President Barack Obama on Tuesday promised a “broader” strategy in Syria while asking for quick congressional approval of military action.

In language that seemed designed to win over hawks who have pushed for a stronger response, like Republican Sens. John McCain and Lindsey Graham, Obama said his game plan would go beyond a simple military response to Bashar Assad’s alleged use of chemical weapons in an attack that killed hundreds last month.

“It is something limited. It is something proportional. It will degrade Assad’s capabilities,” Obama told reporters ahead of a White House meeting with congressional leaders. “At the same time, we have a broader strategy that will allow us to upgrade the capabilities of the opposition and allow Syria to ultimately free itself.”

McCain, who met with Obama Monday, has used the same “upgrade” and “degrade” language, and Obama’s parroting of his former rival underscores just how much he needs McCain to bring along other Republicans. The administration has resisted calls to arm rebel factions.

Obama, who announced last weekend that he’ll seek congressional approval for the military response he wants to mount, asked Congress to vote on the issue promptly, and predicted the kind of success on Capitol Hill that has so often eluded him with Republicans in control of the House.

“We are going to be asking for hearings and a prompt vote,” he said. Asked if he’s confident lawmakers will support him, Obama responded, “I am.”

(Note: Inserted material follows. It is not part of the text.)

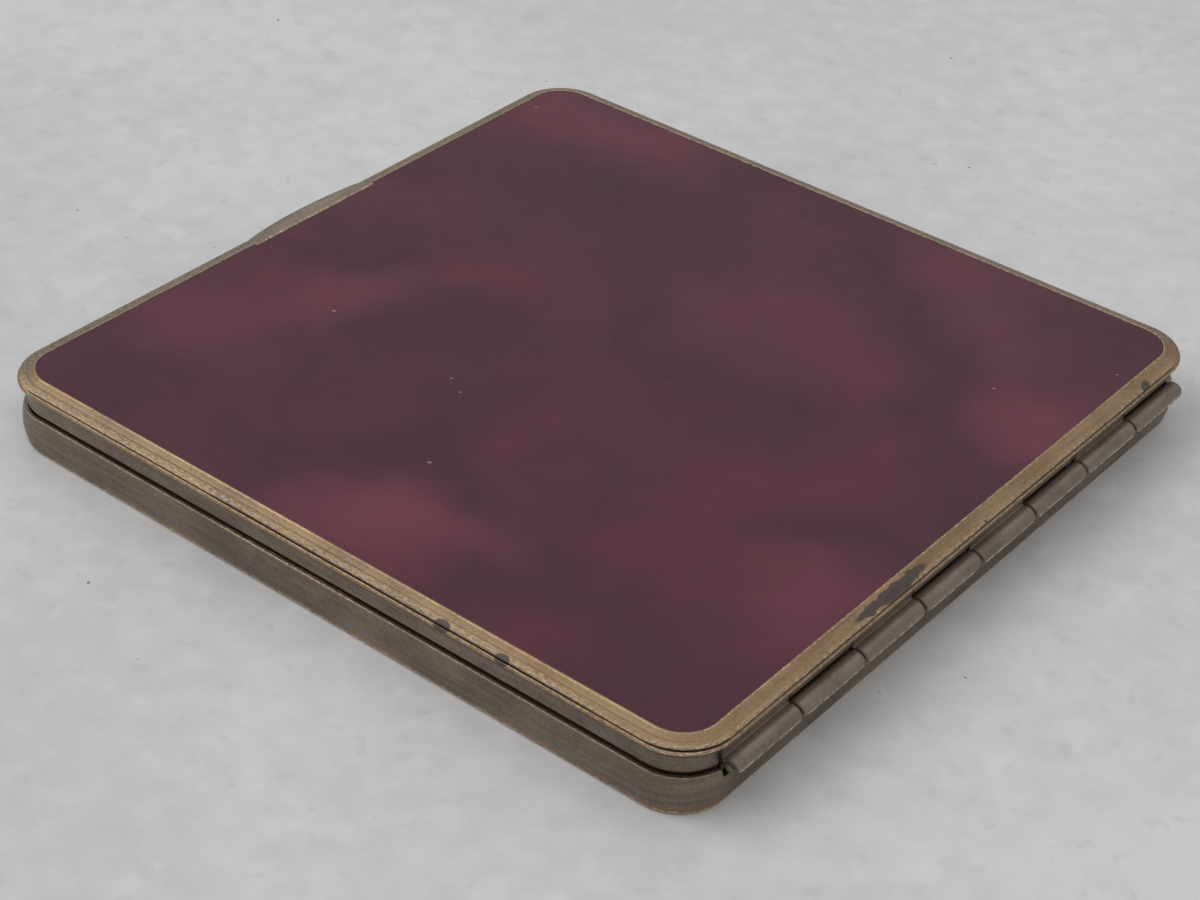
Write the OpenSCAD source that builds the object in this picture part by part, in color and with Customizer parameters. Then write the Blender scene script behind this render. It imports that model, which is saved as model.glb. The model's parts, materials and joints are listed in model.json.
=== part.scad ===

And he reassured Congress — and the American people — that taking action in Syria will not lead to extended wars like those started by former President George W. Bush.

“This is not Iraq, this is not Afghanistan,” Obama said. “This is a limited proportional step that will send a message not only to the Assad regime, but to other countries that may be interested in testing some of these international norms, that there are consequences.”